**** Recorded data

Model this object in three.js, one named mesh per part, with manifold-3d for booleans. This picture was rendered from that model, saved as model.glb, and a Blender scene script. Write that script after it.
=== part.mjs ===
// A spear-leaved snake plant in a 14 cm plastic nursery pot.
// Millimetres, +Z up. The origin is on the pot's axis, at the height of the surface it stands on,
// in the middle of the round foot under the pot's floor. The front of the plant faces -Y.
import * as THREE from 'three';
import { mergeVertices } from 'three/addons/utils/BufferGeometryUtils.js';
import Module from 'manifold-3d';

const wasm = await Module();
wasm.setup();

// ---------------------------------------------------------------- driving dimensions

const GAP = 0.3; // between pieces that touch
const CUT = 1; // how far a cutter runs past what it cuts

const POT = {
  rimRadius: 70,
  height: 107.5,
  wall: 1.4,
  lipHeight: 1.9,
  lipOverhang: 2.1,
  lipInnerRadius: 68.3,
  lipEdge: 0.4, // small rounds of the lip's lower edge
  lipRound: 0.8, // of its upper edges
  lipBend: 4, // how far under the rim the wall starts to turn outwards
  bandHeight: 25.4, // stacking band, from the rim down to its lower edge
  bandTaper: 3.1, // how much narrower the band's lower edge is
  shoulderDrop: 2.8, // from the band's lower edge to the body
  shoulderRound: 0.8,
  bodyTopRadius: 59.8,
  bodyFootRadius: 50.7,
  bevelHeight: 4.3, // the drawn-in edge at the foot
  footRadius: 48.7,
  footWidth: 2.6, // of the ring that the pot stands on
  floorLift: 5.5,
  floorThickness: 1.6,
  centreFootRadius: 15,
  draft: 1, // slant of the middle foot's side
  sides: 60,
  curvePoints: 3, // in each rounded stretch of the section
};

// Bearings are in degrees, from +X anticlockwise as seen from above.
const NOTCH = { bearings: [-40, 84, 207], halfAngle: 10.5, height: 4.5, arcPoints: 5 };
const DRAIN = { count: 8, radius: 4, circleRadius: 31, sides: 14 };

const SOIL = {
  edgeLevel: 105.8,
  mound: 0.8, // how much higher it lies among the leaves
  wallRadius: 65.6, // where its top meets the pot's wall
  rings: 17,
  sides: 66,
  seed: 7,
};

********

- _What is required_: Copy out the material word for word and line for line.

- _Worked solution_:
Model this object in three.js, one named mesh per part, with manifold-3d for booleans. This picture was rendered from that model, saved as model.glb, and a Blender scene script. Write that script after it.
=== part.mjs ===
// A spear-leaved snake plant in a 14 cm plastic nursery pot.
// Millimetres, +Z up. The origin is on the pot's axis, at the height of the surface it stands on,
// in the middle of the round foot under the pot's floor. The front of the plant faces -Y.
import * as THREE from 'three';
import { mergeVertices } from 'three/addons/utils/BufferGeometryUtils.js';
import Module from 'manifold-3d';

const wasm = await Module();
wasm.setup();

// ---------------------------------------------------------------- driving dimensions

const GAP = 0.3; // between pieces that touch
const CUT = 1; // how far a cutter runs past what it cuts

const POT = {
  rimRadius: 70,
  height: 107.5,
  wall: 1.4,
  lipHeight: 1.9,
  lipOverhang: 2.1,
  lipInnerRadius: 68.3,
  lipEdge: 0.4, // small rounds of the lip's lower edge
  lipRound: 0.8, // of its upper edges
  lipBend: 4, // how far under the rim the wall starts to turn outwards
  bandHeight: 25.4, // stacking band, from the rim down to its lower edge
  bandTaper: 3.1, // how much narrower the band's lower edge is
  shoulderDrop: 2.8, // from the band's lower edge to the body
  shoulderRound: 0.8,
  bodyTopRadius: 59.8,
  bodyFootRadius: 50.7,
  bevelHeight: 4.3, // the drawn-in edge at the foot
  footRadius: 48.7,
  footWidth: 2.6, // of the ring that the pot stands on
  floorLift: 5.5,
  floorThickness: 1.6,
  centreFootRadius: 15,
  draft: 1, // slant of the middle foot's side
  sides: 60,
  curvePoints: 3, // in each rounded stretch of the section
};

// Bearings are in degrees, from +X anticlockwise as seen from above.
const NOTCH = { bearings: [-40, 84, 207], halfAngle: 10.5, height: 4.5, arcPoints: 5 };
const DRAIN = { count: 8, radius: 4, circleRadius: 31, sides: 14 };

const SOIL = {
  edgeLevel: 105.8,
  mound: 0.8, // how much higher it lies among the leaves
  wallRadius: 65.6, // where its top meets the pot's wall
  rings: 17,
  sides: 66,
  seed: 7,
};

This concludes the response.